Questão recente sobre esta polêmica espécie normativa surgiu no que se refere ao § 6º do art. 62 da Constituição: “Se a medida provisória não for apreciada em até 45 dias contados de sua publicação, entrará em regime de urgência, subseqüentemente, em cada uma das Casas do Congresso Nacional, ficando sobrestadas, até que se ultime a votação, todas as demais deliberações legislativas da Casa em que estiver tramitando”.

Costuma-se dizer que, se em 45 dias a MP não for apreciada pelo Congresso, ela “trancaria a pauta” da casa na qual estivesse pendente de deliberação. Essa disposição era alvo de críticas há diversos anos, pois, com o uso indiscriminado de MP ’s pelo Poder Executivo, os parlamentares alegavam um “engessamento” do Poder Legislativo, já que o mesmo não poderia deliberar sobre outras matérias enquanto não apreciasse as tais Medidas Provisórias, que eram excessivas.

O atual presidente da Câmara dos Deputados, o constitucionalista Michel Temer, defendeu a tese de que, pelo fato das MP’s só poderem tratar de matéria de lei ordinária, elas não trancariam a pauta de deliberação de Leis Complementares, Emendas Constitucionais e Resoluções. Estas, segundo Temer, não haveriam por estar sobrestadas, podendo ser deliberadas normalmente em sessões extraordinárias, ficando sobrestadas apenas as deliberações ordinárias da casa.

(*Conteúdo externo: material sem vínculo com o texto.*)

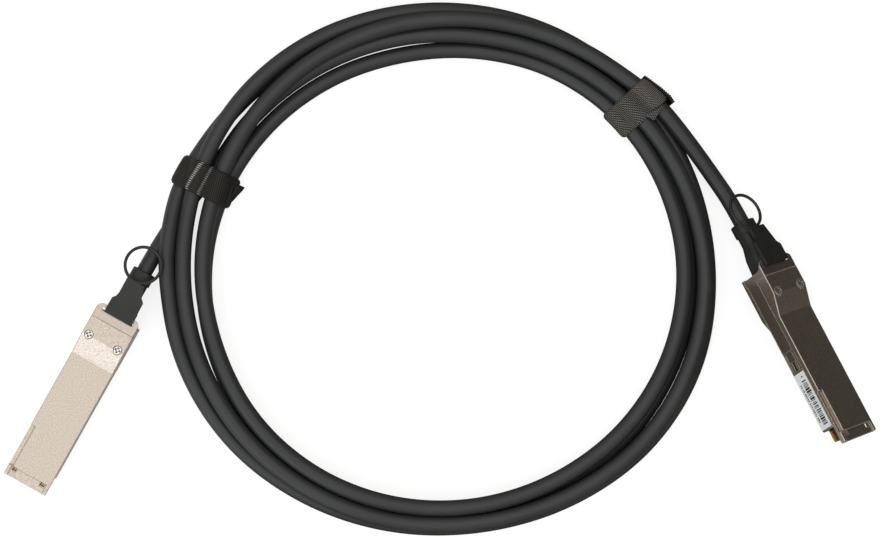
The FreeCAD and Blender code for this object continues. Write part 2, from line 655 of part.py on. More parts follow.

Essa interpretação dada por Temer, foi inicialmente no dia 27 de Março, apoiada pelo Ministro do STF Celso de Mello que indeferiu o pedido de liminar feito por líderes da oposição em Mandado de Segurança (MS 27931), onde se questionava a ofensa ao dispositivo constitucional. A decisão de mérito sobre o tema ainda não foi firmada, porém caminha-se para uma nova interpretação da disposição constitucional.